Although the choral arrangements that appear throughout the album – most beautifully in the hymnal opening of ‘Lump Sum’ and ‘The Wolves (Act 1&2)’ – are simply the gorgeously hazy product of endless overdubs, there are actually a couple of collaborative moments. The first is on album opener ‘Flume’ where Christy Smith of the band Nola adds drums and an icily ethereal backdrop of layered flute. The second is in “For Emma”, where Boston musicians John DeHaven and Randy Pingrey add simple, beautiful horn parts.

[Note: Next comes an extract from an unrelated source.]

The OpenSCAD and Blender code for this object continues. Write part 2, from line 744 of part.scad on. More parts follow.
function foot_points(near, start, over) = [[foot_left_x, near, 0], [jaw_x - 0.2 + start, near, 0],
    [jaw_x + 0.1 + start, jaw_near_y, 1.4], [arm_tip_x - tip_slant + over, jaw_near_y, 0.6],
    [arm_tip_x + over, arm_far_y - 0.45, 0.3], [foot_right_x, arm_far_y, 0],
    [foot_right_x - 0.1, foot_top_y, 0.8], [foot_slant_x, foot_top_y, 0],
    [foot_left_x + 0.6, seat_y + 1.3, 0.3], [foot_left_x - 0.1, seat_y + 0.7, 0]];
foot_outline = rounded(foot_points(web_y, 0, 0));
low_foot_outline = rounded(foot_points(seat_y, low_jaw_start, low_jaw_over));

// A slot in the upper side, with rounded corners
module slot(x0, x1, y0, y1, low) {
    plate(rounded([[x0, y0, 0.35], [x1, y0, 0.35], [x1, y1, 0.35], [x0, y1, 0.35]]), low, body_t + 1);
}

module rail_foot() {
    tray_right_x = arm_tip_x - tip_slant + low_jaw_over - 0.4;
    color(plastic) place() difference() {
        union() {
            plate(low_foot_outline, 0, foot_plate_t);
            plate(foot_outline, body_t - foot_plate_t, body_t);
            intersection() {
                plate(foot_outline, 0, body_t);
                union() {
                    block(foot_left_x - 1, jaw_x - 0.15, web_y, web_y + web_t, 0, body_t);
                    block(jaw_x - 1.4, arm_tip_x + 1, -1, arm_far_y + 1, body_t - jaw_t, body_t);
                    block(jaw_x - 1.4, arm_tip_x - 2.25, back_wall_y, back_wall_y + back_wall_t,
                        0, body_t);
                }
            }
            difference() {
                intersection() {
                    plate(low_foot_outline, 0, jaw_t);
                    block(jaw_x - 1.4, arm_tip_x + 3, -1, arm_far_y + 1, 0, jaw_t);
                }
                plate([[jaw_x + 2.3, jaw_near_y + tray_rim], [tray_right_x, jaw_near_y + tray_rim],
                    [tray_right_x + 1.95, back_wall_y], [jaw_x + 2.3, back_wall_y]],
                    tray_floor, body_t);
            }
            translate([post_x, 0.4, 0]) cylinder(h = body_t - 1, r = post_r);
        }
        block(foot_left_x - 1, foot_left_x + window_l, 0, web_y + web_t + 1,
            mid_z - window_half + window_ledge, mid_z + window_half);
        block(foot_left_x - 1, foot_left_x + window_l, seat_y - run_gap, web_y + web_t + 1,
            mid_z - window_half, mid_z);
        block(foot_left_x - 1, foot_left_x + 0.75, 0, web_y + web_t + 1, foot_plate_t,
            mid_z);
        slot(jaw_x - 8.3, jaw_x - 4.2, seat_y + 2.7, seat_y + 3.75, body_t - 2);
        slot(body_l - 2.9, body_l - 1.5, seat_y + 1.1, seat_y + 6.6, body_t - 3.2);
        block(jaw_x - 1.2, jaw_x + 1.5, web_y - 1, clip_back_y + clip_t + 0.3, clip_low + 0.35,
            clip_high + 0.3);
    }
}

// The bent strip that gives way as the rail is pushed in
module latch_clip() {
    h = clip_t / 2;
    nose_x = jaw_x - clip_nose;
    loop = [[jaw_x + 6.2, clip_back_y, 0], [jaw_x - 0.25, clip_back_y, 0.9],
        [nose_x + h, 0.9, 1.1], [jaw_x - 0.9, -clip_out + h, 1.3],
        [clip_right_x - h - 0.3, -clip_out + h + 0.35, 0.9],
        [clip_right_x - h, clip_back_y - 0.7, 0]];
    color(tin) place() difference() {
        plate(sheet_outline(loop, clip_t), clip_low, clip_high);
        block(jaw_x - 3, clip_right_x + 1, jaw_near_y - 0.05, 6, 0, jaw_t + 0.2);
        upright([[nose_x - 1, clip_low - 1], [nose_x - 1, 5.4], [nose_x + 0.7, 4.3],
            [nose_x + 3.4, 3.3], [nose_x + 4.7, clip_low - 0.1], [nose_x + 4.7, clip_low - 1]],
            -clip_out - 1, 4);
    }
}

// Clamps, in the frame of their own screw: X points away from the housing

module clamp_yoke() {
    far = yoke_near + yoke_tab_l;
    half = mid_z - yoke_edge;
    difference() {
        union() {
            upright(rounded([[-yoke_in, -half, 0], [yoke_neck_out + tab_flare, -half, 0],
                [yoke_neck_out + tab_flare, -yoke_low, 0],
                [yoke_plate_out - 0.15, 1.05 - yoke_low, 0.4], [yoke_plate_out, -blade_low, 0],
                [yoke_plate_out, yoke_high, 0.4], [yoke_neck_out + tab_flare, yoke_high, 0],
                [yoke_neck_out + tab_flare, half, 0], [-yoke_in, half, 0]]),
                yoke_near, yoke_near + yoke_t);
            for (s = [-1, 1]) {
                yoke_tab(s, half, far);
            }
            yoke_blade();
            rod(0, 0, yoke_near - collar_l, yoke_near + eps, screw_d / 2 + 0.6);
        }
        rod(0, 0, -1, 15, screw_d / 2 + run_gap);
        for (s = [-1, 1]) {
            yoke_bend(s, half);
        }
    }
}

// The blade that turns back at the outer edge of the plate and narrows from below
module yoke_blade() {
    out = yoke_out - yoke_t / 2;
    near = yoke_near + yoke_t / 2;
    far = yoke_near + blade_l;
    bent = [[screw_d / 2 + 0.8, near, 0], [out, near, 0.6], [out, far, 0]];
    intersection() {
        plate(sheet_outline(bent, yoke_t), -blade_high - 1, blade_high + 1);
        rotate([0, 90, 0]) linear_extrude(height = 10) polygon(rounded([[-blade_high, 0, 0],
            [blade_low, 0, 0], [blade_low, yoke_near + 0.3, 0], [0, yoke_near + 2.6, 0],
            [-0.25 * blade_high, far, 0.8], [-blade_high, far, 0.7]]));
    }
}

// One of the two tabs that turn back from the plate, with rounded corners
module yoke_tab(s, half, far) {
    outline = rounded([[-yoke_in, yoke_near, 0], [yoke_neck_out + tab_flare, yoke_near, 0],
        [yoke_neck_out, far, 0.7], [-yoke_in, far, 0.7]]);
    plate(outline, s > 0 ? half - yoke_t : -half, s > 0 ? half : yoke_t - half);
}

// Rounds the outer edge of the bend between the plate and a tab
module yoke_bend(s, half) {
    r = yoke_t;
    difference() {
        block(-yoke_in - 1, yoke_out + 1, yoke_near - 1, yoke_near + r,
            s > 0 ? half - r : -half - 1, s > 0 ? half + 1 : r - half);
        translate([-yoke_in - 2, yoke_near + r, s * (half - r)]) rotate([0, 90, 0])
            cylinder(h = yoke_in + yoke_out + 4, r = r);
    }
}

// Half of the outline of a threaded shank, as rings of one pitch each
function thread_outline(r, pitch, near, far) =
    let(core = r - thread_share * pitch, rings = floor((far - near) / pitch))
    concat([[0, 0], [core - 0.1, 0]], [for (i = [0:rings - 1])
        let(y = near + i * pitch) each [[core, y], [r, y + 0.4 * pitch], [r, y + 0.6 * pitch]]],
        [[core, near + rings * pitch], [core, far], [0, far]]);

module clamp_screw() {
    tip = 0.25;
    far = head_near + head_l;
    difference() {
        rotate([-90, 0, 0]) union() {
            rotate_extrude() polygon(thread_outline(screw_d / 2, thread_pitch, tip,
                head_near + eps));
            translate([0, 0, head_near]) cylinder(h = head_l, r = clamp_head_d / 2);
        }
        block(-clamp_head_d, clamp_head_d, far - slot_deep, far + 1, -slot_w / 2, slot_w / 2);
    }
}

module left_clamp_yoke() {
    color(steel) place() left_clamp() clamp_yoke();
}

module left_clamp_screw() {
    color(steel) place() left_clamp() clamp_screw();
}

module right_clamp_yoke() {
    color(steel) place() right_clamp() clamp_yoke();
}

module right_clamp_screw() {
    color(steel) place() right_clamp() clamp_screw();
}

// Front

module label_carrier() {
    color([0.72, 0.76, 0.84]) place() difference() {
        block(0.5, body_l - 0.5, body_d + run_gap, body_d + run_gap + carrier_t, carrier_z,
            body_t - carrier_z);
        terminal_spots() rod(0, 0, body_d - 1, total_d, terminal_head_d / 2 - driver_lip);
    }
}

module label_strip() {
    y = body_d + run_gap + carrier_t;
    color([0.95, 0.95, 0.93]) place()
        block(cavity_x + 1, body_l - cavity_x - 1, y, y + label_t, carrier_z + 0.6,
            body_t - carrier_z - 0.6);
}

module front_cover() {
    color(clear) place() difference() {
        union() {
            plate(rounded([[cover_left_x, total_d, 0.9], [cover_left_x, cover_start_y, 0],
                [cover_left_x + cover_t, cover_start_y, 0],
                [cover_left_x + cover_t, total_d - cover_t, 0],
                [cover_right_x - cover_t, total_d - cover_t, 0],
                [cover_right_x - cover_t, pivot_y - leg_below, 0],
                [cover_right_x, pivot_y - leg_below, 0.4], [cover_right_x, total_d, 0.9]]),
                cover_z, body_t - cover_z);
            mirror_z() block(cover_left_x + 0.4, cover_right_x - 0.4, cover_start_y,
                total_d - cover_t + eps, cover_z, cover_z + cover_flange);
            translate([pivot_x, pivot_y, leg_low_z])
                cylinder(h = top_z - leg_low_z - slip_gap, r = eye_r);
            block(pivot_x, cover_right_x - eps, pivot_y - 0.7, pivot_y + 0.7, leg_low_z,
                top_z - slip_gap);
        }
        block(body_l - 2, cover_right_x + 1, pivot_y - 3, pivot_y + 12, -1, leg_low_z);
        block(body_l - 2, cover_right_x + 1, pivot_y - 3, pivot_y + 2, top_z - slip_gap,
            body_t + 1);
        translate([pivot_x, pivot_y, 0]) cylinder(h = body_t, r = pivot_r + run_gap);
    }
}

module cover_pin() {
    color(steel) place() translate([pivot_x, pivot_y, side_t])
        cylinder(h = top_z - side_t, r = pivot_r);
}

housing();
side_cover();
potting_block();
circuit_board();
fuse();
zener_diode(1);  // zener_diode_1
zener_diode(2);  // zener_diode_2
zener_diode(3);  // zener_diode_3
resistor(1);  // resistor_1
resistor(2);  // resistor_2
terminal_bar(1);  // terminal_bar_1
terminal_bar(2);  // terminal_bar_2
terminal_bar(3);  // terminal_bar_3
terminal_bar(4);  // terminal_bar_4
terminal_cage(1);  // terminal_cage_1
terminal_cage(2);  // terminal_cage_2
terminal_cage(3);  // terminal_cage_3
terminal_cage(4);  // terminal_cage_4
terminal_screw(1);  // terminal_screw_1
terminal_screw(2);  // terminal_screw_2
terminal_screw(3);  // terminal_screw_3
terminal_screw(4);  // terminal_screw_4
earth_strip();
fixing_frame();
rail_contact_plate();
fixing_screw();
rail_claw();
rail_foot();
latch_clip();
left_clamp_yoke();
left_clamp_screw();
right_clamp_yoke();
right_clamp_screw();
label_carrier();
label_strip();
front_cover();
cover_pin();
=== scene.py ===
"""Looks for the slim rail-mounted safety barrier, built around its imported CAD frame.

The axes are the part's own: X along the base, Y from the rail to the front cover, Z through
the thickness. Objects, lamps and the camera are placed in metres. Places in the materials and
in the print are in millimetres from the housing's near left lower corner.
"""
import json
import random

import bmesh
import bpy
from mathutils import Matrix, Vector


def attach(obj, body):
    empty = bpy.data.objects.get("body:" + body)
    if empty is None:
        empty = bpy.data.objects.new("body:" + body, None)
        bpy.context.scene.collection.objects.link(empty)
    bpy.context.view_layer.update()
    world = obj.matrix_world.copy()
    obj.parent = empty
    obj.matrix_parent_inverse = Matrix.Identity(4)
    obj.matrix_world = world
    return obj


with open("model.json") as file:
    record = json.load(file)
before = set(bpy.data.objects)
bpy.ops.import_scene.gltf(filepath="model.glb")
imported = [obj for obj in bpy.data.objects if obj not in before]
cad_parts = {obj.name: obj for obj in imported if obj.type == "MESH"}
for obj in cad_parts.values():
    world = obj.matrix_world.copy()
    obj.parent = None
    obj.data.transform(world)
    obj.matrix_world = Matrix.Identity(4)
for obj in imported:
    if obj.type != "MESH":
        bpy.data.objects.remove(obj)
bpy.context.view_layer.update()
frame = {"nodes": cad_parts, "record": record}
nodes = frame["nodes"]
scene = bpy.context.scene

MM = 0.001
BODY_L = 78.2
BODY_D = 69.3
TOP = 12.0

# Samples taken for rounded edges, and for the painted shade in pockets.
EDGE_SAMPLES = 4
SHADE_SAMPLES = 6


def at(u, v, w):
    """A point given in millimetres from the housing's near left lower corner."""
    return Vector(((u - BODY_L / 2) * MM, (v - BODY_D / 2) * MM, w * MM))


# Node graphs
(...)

For Emma, Forever Ago was originally self-released in late 2007 in a run of 500 copies and sold out instantly. Since then it has been picked up by Jagjaguwar in the USA and by 4AD in Europe, and the most captivating debut of 2007 has become one of the most sensational releases of 2008. Meanwhile, taking shape amidst the ever-expanding touring plans, is the new studio that Vernon is building up in the woods - hands on measuring, grinding, sawing, smashing until everything fits. He’s also writing more original material, and mixing and producing various records - including the new Land Of Talk album.

The four song Blood Bank collection EP was released in January. Both expansive and intimate, the four songs explore the darker and lighter natures of the seasons and what they signify, and offer a dynamic glimpse into the natural energy and refined craftsmanship that characterize Justin Vernon's music.